I'm trying to get a feel for just how much supervision or care FIL needs, if he is in a facility that is tracking him and needs supervision throughout the day this probably isn't a great idea but if he has his full faculties and isn't a real danger to himself they need his consent and cooperation so perhaps a plan that keeps him in his new "home" for a few weeks before going to visit home again, going back to his old house for a couple of hours 2-3 times a week rather than every day or some combination of these either by plan he agrees with or happening naturally because no one is available to transport him or other things are going on. FIL agreed it was time for this move, what were the reasons he felt it was time and does he have a social life he's trying to keep in touch with by going to the house or does he just sit in front of the TV and hole up all day?
As for when he brings it up during your visits, suggesting he call his attorney is good. I wouldn't focus on saying YOU would not support his return, but place the blame elsewhere (doctors, courts, etc.) then try to change the topic or leave.
FIL thinks he can sleep and eat at the ALF and return to his home for "a few hours" each day. Well, he can if he likes. He's not a prisoner. He can go where he pleases.
But how's he going to manage it? I wonder if your BIL is taking this line as a bit of a ruse. If that's what it takes to get FIL's agreement, let's go with it; and then once FIL is actually resident in the ALF we can work on his practical routine.
Or, if BIL is happy to undertake the ferrying back and forth, and the negotiations on days when FIL wants to stay in his house for "a few more hours," let them try it. Just make sure you're not on the volunteer drivers' list.
He had no interest in arts & crafts, bingo, etc. & he couldn't smoke at the facility. At home he felt comfortable.
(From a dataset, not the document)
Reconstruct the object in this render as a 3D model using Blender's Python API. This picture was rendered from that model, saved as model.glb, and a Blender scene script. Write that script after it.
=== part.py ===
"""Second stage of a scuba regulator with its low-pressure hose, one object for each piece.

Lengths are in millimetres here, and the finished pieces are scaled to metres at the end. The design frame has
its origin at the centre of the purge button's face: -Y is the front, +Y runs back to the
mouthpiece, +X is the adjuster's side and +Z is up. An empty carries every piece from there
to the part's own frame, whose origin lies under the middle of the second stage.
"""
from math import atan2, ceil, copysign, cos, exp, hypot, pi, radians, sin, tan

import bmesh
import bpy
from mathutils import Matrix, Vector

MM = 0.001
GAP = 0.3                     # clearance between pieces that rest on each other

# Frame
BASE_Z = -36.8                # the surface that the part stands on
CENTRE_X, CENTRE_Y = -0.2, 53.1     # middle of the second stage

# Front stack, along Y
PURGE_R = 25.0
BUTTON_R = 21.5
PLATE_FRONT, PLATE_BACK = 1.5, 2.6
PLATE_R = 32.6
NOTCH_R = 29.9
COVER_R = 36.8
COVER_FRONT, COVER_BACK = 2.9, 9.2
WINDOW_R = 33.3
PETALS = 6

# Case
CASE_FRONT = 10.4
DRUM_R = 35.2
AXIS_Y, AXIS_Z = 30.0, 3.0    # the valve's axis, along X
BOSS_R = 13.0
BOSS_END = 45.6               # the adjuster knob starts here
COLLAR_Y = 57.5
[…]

It was tedious for mom & uncle doing daily transportation. Otherwise it worked out for them.
He has not 'given in' to Assisted Living at ALL if he's expecting to go back home every day for a couple of hours!!
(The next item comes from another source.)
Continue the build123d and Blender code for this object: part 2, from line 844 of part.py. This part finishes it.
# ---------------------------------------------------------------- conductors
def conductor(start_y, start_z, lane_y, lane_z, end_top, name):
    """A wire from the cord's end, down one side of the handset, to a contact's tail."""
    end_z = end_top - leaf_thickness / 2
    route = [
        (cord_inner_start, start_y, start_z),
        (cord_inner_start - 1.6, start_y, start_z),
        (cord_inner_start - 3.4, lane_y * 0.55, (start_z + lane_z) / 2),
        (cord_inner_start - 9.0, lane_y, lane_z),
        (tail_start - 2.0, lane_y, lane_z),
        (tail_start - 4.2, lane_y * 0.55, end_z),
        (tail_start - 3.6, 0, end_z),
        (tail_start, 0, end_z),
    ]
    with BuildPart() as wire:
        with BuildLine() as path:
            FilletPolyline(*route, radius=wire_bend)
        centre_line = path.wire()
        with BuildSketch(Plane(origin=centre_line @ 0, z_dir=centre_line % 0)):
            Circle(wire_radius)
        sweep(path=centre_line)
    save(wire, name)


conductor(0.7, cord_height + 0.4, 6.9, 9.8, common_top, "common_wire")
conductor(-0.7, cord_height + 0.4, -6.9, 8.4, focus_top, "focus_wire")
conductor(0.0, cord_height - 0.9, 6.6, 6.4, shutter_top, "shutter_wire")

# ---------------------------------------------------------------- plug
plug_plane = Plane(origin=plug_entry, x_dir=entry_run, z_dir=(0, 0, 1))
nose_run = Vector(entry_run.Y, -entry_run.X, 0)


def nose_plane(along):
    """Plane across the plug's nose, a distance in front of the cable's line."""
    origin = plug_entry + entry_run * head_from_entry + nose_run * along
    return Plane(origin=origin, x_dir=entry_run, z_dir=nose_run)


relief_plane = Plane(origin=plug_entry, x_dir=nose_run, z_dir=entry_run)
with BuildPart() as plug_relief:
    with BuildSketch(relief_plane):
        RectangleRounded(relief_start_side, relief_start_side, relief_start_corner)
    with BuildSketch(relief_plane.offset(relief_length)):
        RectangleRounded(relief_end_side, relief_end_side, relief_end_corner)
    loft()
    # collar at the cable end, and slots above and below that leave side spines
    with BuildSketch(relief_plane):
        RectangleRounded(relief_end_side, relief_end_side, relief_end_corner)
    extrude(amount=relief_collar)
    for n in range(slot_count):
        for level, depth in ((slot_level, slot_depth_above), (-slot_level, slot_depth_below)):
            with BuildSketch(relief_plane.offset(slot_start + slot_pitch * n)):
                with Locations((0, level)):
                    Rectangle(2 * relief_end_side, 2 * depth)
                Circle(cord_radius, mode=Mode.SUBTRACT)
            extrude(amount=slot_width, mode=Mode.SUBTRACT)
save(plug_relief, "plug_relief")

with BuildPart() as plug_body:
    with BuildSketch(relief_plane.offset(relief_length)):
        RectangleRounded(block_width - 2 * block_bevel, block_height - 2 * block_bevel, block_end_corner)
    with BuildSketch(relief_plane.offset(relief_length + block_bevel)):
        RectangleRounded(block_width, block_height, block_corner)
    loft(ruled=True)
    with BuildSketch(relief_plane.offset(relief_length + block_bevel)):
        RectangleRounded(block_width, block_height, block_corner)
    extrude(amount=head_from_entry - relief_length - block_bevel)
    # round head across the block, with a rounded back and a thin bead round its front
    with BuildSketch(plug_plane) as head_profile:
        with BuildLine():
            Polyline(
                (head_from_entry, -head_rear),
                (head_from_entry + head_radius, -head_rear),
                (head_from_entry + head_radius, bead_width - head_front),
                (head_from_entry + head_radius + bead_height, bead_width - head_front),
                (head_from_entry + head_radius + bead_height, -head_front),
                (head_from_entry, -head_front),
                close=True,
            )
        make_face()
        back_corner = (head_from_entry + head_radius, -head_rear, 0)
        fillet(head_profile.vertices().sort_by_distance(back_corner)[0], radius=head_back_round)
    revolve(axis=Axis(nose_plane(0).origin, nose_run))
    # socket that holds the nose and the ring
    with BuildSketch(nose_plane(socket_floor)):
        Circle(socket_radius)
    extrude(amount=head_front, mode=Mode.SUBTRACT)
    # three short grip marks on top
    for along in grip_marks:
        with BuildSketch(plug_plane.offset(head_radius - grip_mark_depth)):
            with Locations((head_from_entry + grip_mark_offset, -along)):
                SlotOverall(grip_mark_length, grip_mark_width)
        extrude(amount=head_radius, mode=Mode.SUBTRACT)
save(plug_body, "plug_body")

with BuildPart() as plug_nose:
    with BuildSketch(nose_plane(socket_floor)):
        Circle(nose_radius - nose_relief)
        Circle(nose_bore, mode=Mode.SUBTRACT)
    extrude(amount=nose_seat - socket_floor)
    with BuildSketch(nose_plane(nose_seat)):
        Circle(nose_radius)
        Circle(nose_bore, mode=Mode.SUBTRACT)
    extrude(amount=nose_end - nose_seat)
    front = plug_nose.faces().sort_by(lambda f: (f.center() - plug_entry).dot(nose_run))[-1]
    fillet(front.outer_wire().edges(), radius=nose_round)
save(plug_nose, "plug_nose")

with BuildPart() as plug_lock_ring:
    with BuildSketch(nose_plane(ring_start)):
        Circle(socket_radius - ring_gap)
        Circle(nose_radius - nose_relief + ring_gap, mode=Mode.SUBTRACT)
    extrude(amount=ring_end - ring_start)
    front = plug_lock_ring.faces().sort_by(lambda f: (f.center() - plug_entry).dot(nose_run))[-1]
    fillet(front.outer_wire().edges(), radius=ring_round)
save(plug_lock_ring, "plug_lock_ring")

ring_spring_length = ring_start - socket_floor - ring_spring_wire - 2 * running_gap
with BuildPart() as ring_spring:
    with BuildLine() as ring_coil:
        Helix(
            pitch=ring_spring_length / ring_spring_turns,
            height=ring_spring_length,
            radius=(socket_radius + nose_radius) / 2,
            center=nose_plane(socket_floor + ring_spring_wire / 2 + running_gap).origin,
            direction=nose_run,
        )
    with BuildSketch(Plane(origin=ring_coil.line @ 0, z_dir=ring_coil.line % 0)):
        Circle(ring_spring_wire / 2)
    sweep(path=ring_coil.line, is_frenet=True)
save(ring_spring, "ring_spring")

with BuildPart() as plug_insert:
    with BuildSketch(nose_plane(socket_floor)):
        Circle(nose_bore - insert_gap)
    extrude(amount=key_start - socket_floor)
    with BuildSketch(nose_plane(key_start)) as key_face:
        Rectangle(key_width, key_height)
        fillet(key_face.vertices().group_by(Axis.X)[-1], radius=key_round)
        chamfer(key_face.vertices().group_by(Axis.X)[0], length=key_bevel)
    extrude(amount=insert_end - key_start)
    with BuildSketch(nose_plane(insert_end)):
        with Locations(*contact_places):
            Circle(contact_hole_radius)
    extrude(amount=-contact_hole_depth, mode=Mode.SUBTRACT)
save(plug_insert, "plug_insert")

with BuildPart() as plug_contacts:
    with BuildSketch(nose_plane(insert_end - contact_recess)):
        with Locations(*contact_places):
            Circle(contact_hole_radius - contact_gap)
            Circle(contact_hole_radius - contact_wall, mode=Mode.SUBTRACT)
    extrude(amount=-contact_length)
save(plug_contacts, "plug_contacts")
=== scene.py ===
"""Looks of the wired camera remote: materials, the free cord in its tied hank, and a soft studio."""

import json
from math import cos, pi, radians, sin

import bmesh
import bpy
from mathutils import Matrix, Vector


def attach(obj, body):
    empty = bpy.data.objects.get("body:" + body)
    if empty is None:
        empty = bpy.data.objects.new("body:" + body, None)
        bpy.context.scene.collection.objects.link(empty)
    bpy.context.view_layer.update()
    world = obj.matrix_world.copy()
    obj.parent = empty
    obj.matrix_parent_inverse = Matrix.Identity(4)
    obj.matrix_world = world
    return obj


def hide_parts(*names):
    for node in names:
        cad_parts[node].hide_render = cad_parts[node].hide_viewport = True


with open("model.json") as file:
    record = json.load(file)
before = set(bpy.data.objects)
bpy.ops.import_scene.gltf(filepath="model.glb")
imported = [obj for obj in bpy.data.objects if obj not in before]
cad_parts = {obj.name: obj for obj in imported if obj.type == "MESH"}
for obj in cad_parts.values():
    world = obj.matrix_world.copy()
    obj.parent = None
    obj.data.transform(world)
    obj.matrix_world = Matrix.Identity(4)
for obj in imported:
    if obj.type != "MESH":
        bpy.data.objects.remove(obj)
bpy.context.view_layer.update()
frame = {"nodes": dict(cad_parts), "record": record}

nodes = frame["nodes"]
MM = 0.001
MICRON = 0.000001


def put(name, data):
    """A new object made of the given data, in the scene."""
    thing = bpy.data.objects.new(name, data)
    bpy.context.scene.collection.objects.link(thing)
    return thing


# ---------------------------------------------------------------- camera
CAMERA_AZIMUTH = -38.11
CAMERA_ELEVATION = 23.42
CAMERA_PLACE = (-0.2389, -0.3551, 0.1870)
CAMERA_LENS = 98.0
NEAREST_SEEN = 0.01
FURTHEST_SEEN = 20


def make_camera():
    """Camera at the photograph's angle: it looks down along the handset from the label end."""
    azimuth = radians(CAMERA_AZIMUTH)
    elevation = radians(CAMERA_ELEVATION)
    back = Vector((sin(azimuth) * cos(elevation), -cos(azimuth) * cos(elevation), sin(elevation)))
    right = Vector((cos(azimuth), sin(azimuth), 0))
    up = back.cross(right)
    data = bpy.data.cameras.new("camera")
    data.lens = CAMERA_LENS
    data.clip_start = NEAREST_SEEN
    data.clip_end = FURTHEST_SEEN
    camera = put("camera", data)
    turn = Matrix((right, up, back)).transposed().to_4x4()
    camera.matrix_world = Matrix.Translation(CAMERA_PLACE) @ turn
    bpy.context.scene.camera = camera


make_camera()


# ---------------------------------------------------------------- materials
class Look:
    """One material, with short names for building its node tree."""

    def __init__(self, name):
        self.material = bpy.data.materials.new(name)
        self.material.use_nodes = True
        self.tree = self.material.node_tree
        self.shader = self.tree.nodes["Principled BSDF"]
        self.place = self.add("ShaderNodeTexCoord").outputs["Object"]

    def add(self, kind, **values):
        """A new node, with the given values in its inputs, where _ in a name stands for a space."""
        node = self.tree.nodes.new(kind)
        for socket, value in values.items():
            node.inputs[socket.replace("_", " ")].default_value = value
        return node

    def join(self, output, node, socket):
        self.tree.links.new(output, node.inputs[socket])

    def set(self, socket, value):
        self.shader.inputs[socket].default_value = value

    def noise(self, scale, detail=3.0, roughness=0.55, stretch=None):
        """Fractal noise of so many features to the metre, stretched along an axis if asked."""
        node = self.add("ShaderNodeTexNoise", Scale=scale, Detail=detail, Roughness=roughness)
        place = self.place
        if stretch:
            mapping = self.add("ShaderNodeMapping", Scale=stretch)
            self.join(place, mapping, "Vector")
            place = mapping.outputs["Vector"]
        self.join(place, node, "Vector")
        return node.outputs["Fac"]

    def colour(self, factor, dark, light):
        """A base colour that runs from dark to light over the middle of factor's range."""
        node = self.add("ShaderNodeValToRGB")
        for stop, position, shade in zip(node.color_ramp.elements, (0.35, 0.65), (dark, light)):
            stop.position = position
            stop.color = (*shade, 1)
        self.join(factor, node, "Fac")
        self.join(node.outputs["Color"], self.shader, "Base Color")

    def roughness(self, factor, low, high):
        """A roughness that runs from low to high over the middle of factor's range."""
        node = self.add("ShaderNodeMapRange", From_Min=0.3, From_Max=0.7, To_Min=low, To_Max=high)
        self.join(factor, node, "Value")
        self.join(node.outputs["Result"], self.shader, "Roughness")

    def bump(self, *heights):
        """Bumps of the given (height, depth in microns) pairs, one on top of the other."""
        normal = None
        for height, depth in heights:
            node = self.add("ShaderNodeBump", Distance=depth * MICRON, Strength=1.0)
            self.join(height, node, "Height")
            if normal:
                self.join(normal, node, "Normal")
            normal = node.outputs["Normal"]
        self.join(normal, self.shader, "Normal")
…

Not a good idea at all, based on my experience with my own parents in AL.
Good luck!
From what I can determine your BIL is his son? Sons see their fathers as the leaders of the family, and they do not want to bruise their fathers ego. It is complicated, as the son sees himself through his father, strong, healthy...a leader...this is a difficult adjustment on both of their parts. The father is no longer who he was, yet the son wants to maintain a façade.
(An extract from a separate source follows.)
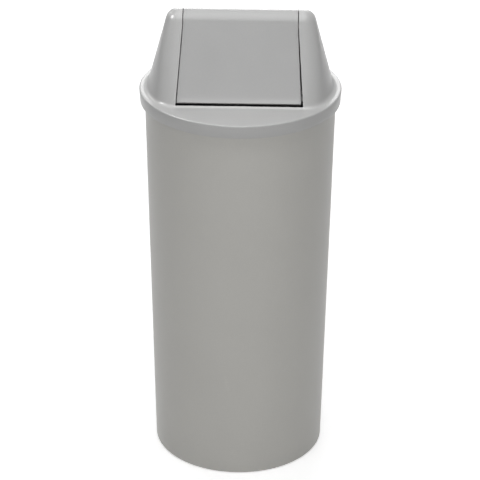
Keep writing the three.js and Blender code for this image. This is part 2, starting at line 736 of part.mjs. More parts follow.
/** Torsion spring for the +X side: leg in the hinge tab, coil on the rod, leg on the door's panel. */
function torsionSpring() {
  const bend = WIRE_RADIUS * 1.6;
  const fixedLeg = roundedPath(
    [
      new THREE.Vector3(COIL_START + ANCHOR_LENGTH, COIL_RADIUS, -ANCHOR_DROP),
      new THREE.Vector3(COIL_START, COIL_RADIUS, -ANCHOR_DROP),
      new THREE.Vector3(COIL_START, COIL_RADIUS, -WIRE_RADIUS),
    ],
    [bend],
    3,
  );
  const steps = Math.round(COIL_TURN_COUNT * 10);
  const coil = Array.from({ length: steps + 1 }, (_, i) => {
    const turned = (COIL_TURN_COUNT * i) / steps;
    const angle = 2 * Math.PI * turned;
    const x = COIL_START - COIL_PITCH * turned;
    return new THREE.Vector3(x, COIL_RADIUS * Math.cos(angle), COIL_RADIUS * Math.sin(angle));
  });
  const from = coil.at(-1);
  const toPanel = RIDGE_RADIUS - DOOR_WALL - FIT - WIRE_RADIUS - (from.y * OUT.y + from.z * OUT.z);
  const tip = from.clone().addScaledVector(LEG_DIRECTION, toPanel / Math.sin(LEG_TILT));
  return wireThrough([...fixedLeg, ...coil, tip], WIRE_RADIUS, 6);
}

// ---------- Body ----------

function bodyShell() {
  const inTop = BODY_TOP_RADIUS - BODY_WALL;
  const inBase = BODY_BASE_RADIUS - BODY_WALL;
  const lipOut = BODY_TOP_RADIUS + LIP_OVERHANG;
  const innerCorner = inBase - FOOT_OUTER;
  return revolve(
    [
      [0, FLOOR_RAISE],
      [FOOT_INNER - FOOT_SLANT, FLOOR_RAISE],
      [FOOT_INNER, 0],
      ...arc(FOOT_OUTER, BODY_CORNER, BODY_CORNER, -Math.PI / 2, 0, 4),
      [BODY_TOP_RADIUS, BODY_HEIGHT - LIP_WALL],
      [lipOut - LIP_WALL, BODY_HEIGHT - LIP_WALL],
      [lipOut - LIP_WALL, BODY_HEIGHT - LIP_DEPTH],
      [lipOut, BODY_HEIGHT - LIP_DEPTH],
      [lipOut, BODY_HEIGHT - LIP_WALL / 2],
      [lipOut - LIP_WALL / 2, BODY_HEIGHT],
      [inTop + EDGE_BREAK, BODY_HEIGHT],
      [inTop, BODY_HEIGHT - EDGE_BREAK],
      ...arc(FOOT_OUTER, BODY_CORNER + EDGE_BREAK, innerCorner, 0, -Math.PI / 2, 3),
      [FOOT_INNER, BODY_CORNER + EDGE_BREAK - innerCorner],
      [FOOT_INNER - FOOT_SLANT, FLOOR_TOP],
      [0, FLOOR_TOP],
    ],
    BIG_SEGMENTS,
  );
}

// ---------- Liner ----------

/** Outer radius of the liner's sheet at a height. */
function linerRadius(z) {
  return LINER_BASE_RADIUS + (z - LINER_FOOT) * Math.tan(LINER_LEAN);
}

/** Places a piece made on the liner's inner face, whose +X points outward, at an angle and height. */
function onLiner(geometry, angle, z, depth) {
  return geometry
    .rotateY(LINER_LEAN)
    .translate(linerRadius(z) - SHEET - depth, 0, z)
    .rotateZ(angle);
}

function linerWall() {
  const beadCentre = LINER_TOP_RADIUS + BEAD_RADIUS - SHEET;
  let wall = solid(
    revolve(
      [
        [LINER_BASE_RADIUS - SHEET, LINER_FOOT],
        [LINER_BASE_RADIUS, LINER_FOOT],
        [linerRadius(LINER_TOP - 2 * BEAD_RADIUS), LINER_TOP - 2 * BEAD_RADIUS],
        ...arc(beadCentre, LINER_TOP - BEAD_RADIUS, BEAD_RADIUS, -Math.PI / 2, BEAD_END, CORNER_SEGMENTS),
      ],
      LINER_SEGMENTS,
    ),
  );
  rivetPlaces().forEach(({ angle, z }) => {
    wall = wall.subtract(solid(onLiner(rivetHole(), angle, z, 0)));
  });
  return wall;
}

/** Recessed base with a flange that stands on the bin's floor. */
function linerBase() {
  const outer = LINER_BASE_RADIUS - SHEET - 2 * FIT;
  const top = LINER_FOOT + BASE_RECESS;
  return revolve(
    [
      [0, top - SHEET],
      [outer - 2 * SHEET, top - SHEET],
      [outer - SHEET, top - 2 * SHEET],
      [outer - SHEET, LINER_FOOT],
      [outer, LINER_FOOT],
      [outer, top - SHEET],
      [outer - SHEET, top],
      [0, top],
    ],
    LINER_SEGMENTS,
  );
}

function bagBand() {
  const z = LINER_TOP - 2 * BEAD_RADIUS - BAND_RADIUS - BAND_DROP;
  const centre = linerRadius(z) + BAND_RADIUS + FIT;
  return revolve(arc(centre, z, BAND_RADIUS, 0, 2 * Math.PI, CORNER_SEGMENTS).slice(0, -1), LINER_SEGMENTS);
}

const EAR_ANGLE = Math.asin(HANDLE_HALF_SPAN / (linerRadius(HANDLE_HEIGHT) - SHEET));
const EYE_OUTER = HANDLE_WIRE + FIT + EAR_WALL;
const PIVOT_INSET = EAR_CLEARANCE + EAR_PLATE + EYE_OUTER - EYE_OVERLAP;
const PIVOT_X = (linerRadius(HANDLE_HEIGHT) - SHEET - PIVOT_INSET) * Math.cos(EAR_ANGLE);

/** Where the rivets sit: side, front or rear ear, upper or lower. */
function rivetPlaces() {
  const places = [];
  [['left', -1], ['right', 1]].forEach(([sideName, side]) => {
    [['front', -1], ['rear', 1]].forEach(([endName, end]) => {
      [['lower', -1], ['upper', 1]].forEach(([levelName, level]) => {
        const angle = side > 0 ? end * EAR_ANGLE : Math.PI - end * EAR_ANGLE;
        places.push({
          name: `${sideName}_${endName}_${levelName}_rivet`,
          angle,
          z: HANDLE_HEIGHT + (level * RIVET_SPACING) / 2,
        });
      });
    });
  });
  return places;
}

function rivetHole() {
  const reach = 4 * EAR_PLATE;
  const radius = RIVET_RADIUS + FIT;
  return revolveAlongX([[0, -reach], [radius, -reach], [radius, reach], [0, reach]], RIVET_SEGMENTS);
}

/** Rivet through the ear and the sheet, +X outward, origin on the liner's inner face. */
function rivet() {
  const inner = -EAR_CLEARANCE - EAR_PLATE - FIT;
  const outer = SHEET + FIT + RIVET_SLACK;
  return revolveAlongX(
    [
      [0, inner - RIVET_HEAD_HEIGHT],
      [RIVET_HEAD * RIVET_CROWN, inner - RIVET_HEAD_HEIGHT * RIVET_SHOULDER],
      [RIVET_HEAD, inner],
      [RIVET_RADIUS, inner],
      [RIVET_RADIUS, outer],
      [RIVET_HEAD, outer],
      [RIVET_HEAD * RIVET_CROWN, outer + RIVET_HEAD_HEIGHT * RIVET_SHOULDER],
      [0, outer + RIVET_HEAD_HEIGHT],
    ],
    RIVET_SEGMENTS,
  );
}

/** Ear plate with its eye, as a solid in the part's own frame. */
function linerEar(side, end) {
  const angle = side > 0 ? end * EAR_ANGLE : Math.PI - end * EAR_ANGLE;
  const plate = new THREE.BoxGeometry(EAR_PLATE, EAR_WIDTH, EAR_HEIGHT);
  let ear = solid(onLiner(plate, angle, HANDLE_HEIGHT, EAR_CLEARANCE + EAR_PLATE / 2));
  const eye = revolve(
    [
      [0, -EAR_KNUCKLE / 2],
      [EYE_OUTER, -EAR_KNUCKLE / 2],
      [EYE_OUTER, EAR_KNUCKLE / 2],
      [0, EAR_KNUCKLE / 2],
    ],
    SMALL_SEGMENTS,
  ).rotateX(Math.PI / 2);
  eye.translate(side * PIVOT_X, end * HANDLE_HALF_SPAN, HANDLE_HEIGHT);
  ear = ear.add(solid(eye));
  const bore = HANDLE_WIRE + FIT;
  const cut = revolve([[0, -EAR_WIDTH], [bore, -EAR_WIDTH], [bore, EAR_WIDTH], [0, EAR_WIDTH]], SMALL_SEGMENTS)
    .rotateX(Math.PI / 2)
    .translate(side * PIVOT_X, end * HANDLE_HALF_SPAN, HANDLE_HEIGHT);
  ear = ear.subtract(solid(cut));
  [-1, 1].forEach((level) => {
    ear = ear.subtract(solid(onLiner(rivetHole(), angle, HANDLE_HEIGHT + (level * RIVET_SPACING) / 2, 0)));
  });
  return ear;
}

/** Wire handle hanging from its two eyes, pivot at the origin. */
function linerHandle() {
  const tip = HANDLE_HALF_SPAN + EAR_KNUCKLE / 2 + HANDLE_TIP;
  const arm = HANDLE_HALF_SPAN - HANDLE_INSET;
  const corners = [
    [-tip, 0],
    [-arm, 0],
    [-arm, -HANDLE_DROP],
    [arm, -HANDLE_DROP],
    [arm, 0],
    [tip, 0],
  ].map(([y, z]) => new THREE.Vector3(0, y, z));
  const reaches = [HANDLE_ELBOW, HANDLE_BEND, HANDLE_BEND, HANDLE_ELBOW];
  return wireThrough(roundedPath(corners, reaches, 4), HANDLE_WIRE, 8);
}

// ---------- Finishes and assembly ----------

const plastic = (color) => new THREE.MeshStandardMaterial({ color, roughness: 0.42, metalness: 0 });
const metal = (color) => new THREE.MeshStandardMaterial({ color, roughness: 0.35, metalness: 1 });
const rubber = () => new THREE.MeshStandardMaterial({ color: 0x2a2a2b, roughness: 0.85, metalness: 0 });

const SHELL_GREY = 0xb5b4b0;
const HOOD_GREY = 0xbbbab7;
const NYLON = 0xe4e1d8;
const GALVANISED = 0xaab0b4;
const ZINC = 0xc2c5c8;
const SPRING_STEEL = 0x8b8d90;

const receptacle = new THREE.Group();

/** Adds a named mesh to the assembly. */
function addPiece(name, geometry, material) {
  const mesh = new THREE.Mesh(geometry, material);
  mesh.name = name;
  receptacle.add(mesh);
  return mesh;
}

addPiece('body_shell', bodyShell(), plastic(SHELL_GREY));
addPiece('hood_shell', geometryOf(hoodShell()), plastic(HOOD_GREY));
addPiece('push_door', geometryOf(pushDoor()), plastic(HOOD_GREY));
addPiece('hinge_rod', hingeRod(), metal(ZINC)).position.z = AXIS_HEIGHT;

[['left', -1], ['right', 1]].forEach(([name, side]) => {
  const mirror = (geometry) => (side > 0 ? geometry : mirrored(geometry));
  addPiece(`${name}_hinge_bush`, mirror(hingeBush()), plastic(NYLON)).position.z = AXIS_HEIGHT;
  addPiece(`${name}_push_nut`, mirror(pushNut()), metal(ZINC)).position.z = AXIS_HEIGHT;
  addPiece(`${name}_torsion_spring`, mirror(torsionSpring()), metal(SPRING_STEEL)).position.z = AXIS_HEIGHT;
  addPiece(`${name}_door_bumper`, alongSlopeNormal(bumper(), side), rubber());
  const handle = addPiece(`${name}_liner_handle`, linerHandle(), metal(ZINC));
  handle.position.set(side * PIVOT_X, 0, HANDLE_HEIGHT);
  addPiece(`${name}_front_ear`, geometryOf(linerEar(side, -1)), metal(GALVANISED));
  addPiece(`${name}_rear_ear`, geometryOf(linerEar(side, 1)), metal(GALVANISED));
});

addPiece('liner_wall', geometryOf(linerWall()), metal(GALVANISED));
addPiece('liner_base', linerBase(), metal(GALVANISED));
addPiece('bag_band', bagBand(), rubber());
rivetPlaces().forEach(({ name, angle, z }) => {
  addPiece(name, onLiner(rivet(), angle, z, 0), metal(ZINC));
});

/** The same piece for the other side, mirrored across the middle. */
function mirrored(geometry) {
  const bare = geometry.clone();
  bare.deleteAttribute('normal');
  bare.deleteAttribute('uv');
  const merged = mergeVertices(bare, 1e-4);
  merged.scale(-1, 1, 1);
  const index = merged.index.array;
  for (let i = 0; i < index.length; i += 3) {
    [index[i], index[i + 1]] = [index[i + 1], index[i]];
  }
  merged.computeVertexNormals();
  return merged;
}

export default receptacle;
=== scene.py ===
"""Dome top waste receptacle, dressed in its finishes. Metres, +Z up, the push door towards -Y."""
import logging
import math
from abc import ABC, abstractmethod
from bisect import bisect_left
from collections.abc import Callable, Iterator, Sequence
from contextlib import contextmanager
from dataclasses import dataclass
from enum import Enum
from functools import partial

import bmesh
import bpy
from mathutils import Matrix, Vector


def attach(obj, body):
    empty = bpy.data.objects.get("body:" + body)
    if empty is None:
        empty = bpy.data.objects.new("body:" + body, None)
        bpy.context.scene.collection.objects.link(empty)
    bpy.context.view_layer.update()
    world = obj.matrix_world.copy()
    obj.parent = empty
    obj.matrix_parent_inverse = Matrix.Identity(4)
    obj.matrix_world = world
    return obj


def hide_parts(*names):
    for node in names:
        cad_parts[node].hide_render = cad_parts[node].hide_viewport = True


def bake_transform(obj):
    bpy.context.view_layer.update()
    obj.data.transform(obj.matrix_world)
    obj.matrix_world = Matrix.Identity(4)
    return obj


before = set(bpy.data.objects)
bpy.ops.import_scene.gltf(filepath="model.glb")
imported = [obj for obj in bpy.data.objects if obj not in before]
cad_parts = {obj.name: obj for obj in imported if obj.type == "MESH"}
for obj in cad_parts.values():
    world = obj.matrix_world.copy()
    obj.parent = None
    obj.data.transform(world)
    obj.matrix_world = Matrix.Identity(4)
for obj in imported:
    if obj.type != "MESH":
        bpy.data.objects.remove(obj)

log = logging.getLogger("receptacle")

MM = 0.001
MERGE = 4e-6  # corners nearer to each other than this are one
ON_AXIS = 1e-7  # smallest radius a turned profile may have
SHARP = 60.0  # degrees at which an edge counts as sharp

Place = tuple[float, float, float]
Pair = tuple[float, float]
Color = tuple[float, float, float]
Piece = bpy.types.Object
Edge = bmesh.types.BMEdge
Socket = bpy.types.NodeSocket
Sockets = bpy.types.bpy_prop_collection
Values = dict[str | int, object]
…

Who has your FIL Durable POA, who is going to make sound decisions for him when he can no longer do this for himself?
Call a Care Council meeting, make sure all parties are there, perhaps the facility can help him to understand. Good Luck!
Your family has the right to call a Care Conference at any time. Call one and make sure BIL is there. It’s a good idea to call one within the first few weeks of admittance. Have the staff kindly explain to BIL that to switch between the two residences is very confusing to his father and will be difficult for all of you. He may be more on board with their experience and knowledge.
If your brother in law thinks that he can do this, then BIL should sign dad up for adult day care and commit to being responsible for the rest of dad's care needs.
This is a TERRIBLE idea. What is BIL going to do if his dad refuses to leave?